- [WHAT YOU ARE ASKED TO DO]:
Beginning with the first line of the data below, extract each line up to and including the one containing "bpy.ops.object.modifier_apply(modifier=step.name)". Copy them exactly and add nothing.

______________________________

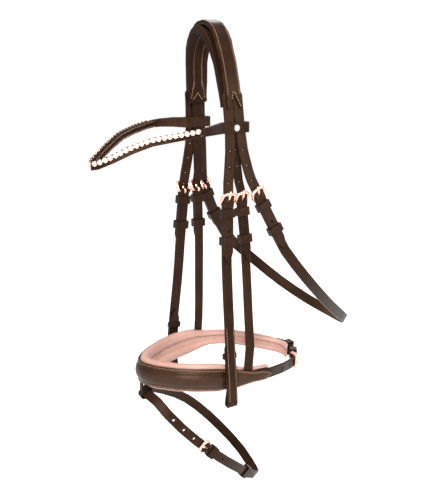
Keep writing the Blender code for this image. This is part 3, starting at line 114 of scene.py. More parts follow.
def facing(obj, way, least=0.99):
    # in edit mode, selects the faces that look this way
    form = bmesh.from_edit_mesh(obj.data)
    for face in form.faces:
        face.select_set(face.normal.dot(way) > least)
    bmesh.update_edit_mesh(obj.data)


def closeUp():
    bpy.ops.mesh.select_all(action="SELECT")
    bpy.ops.mesh.normals_make_consistent(inside=False)
    bpy.ops.object.mode_set(mode="OBJECT")


def applyModifiers(obj):
    take(obj)
    for step in list(obj.modifiers):
        bpy.ops.object.modifier_apply(modifier=step.name)


def mergedCopy(node, name):
    # a node's mesh is loose triangles, so the copy is merged before anything else
    made = bpy.data.objects.new(name, nodes[node].data.copy())
    bpy.context.scene.collection.objects.link(made)
    editAll(made)
    bpy.ops.mesh.remove_doubles(threshold=weldGap)
    bpy.ops.mesh.normals_make_consistent(inside=False)
    bpy.ops.object.mode_set(mode="OBJECT")
    return made


def skinOf(obj):
    mesh = obj.data
    mesh.calc_loop_triangles()
    points = [v.co.copy() for v in mesh.vertices]
    return BVHTree.FromPolygons(points, [t.vertices[:] for t in mesh.loop_triangles])


def bodyOf(node):
    return body_of(nodes[node])[0]


def smoothLine(points, step=0.001):
    points = [Vector(p) for p in points]
    ends = [points[0] * 2 - points[1], *points, points[-1] * 2 - points[-2]]
    found = [points[0].copy()]
    for a, b, c, d in zip(ends, ends[1:], ends[2:], ends[3:]):
        count = max(2, math.ceil((c - b).length / step))
        for i in range(1, count + 1):
            t = i / count
            found.append(0.5 * ((2 * b) + (c - a) * t + (2 * a - 5 * b + 4 * c - d) * t * t
                                + (3 * b - a - 3 * c + d) * t * t * t))
    return found


def alongLine(points, pitch, start=0.0, end=None):
    # (place, direction) at an even pitch along a line
    lengths = [0.0]
    for a, b in zip(points, points[1:]):
        lengths.append(lengths[-1] + (b - a).length)
    end = lengths[-1] if end is None else min(end, lengths[-1])
    count = max(1, round((end - start) / pitch))
    found, at = [], 0
    for i in range(count + 1):
        s = start + (end - start) * i / count
        while at < len(points) - 2 and lengths[at + 1] < s:
            at += 1
        a, b = points[at], points[at + 1]
        part = (s - lengths[at]) / max(lengths[at + 1] - lengths[at], 1e-9)
        found.append((a.lerp(b, part), (b - a).normalized()))
    return found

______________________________

- [CORRECT RESPONSE]:
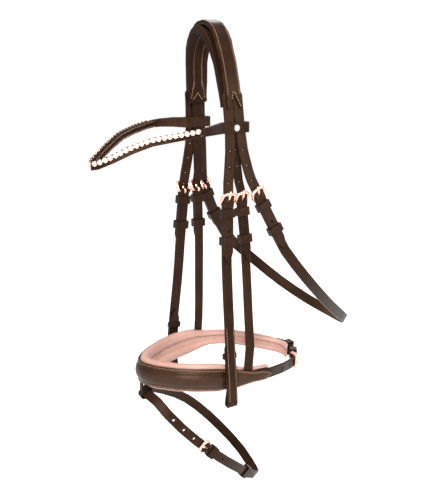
Keep writing the Blender code for this image. This is part 3, starting at line 114 of scene.py. More parts follow.
def facing(obj, way, least=0.99):
    # in edit mode, selects the faces that look this way
    form = bmesh.from_edit_mesh(obj.data)
    for face in form.faces:
        face.select_set(face.normal.dot(way) > least)
    bmesh.update_edit_mesh(obj.data)


def closeUp():
    bpy.ops.mesh.select_all(action="SELECT")
    bpy.ops.mesh.normals_make_consistent(inside=False)
    bpy.ops.object.mode_set(mode="OBJECT")


def applyModifiers(obj):
    take(obj)
    for step in list(obj.modifiers):
        bpy.ops.object.modifier_apply(modifier=step.name)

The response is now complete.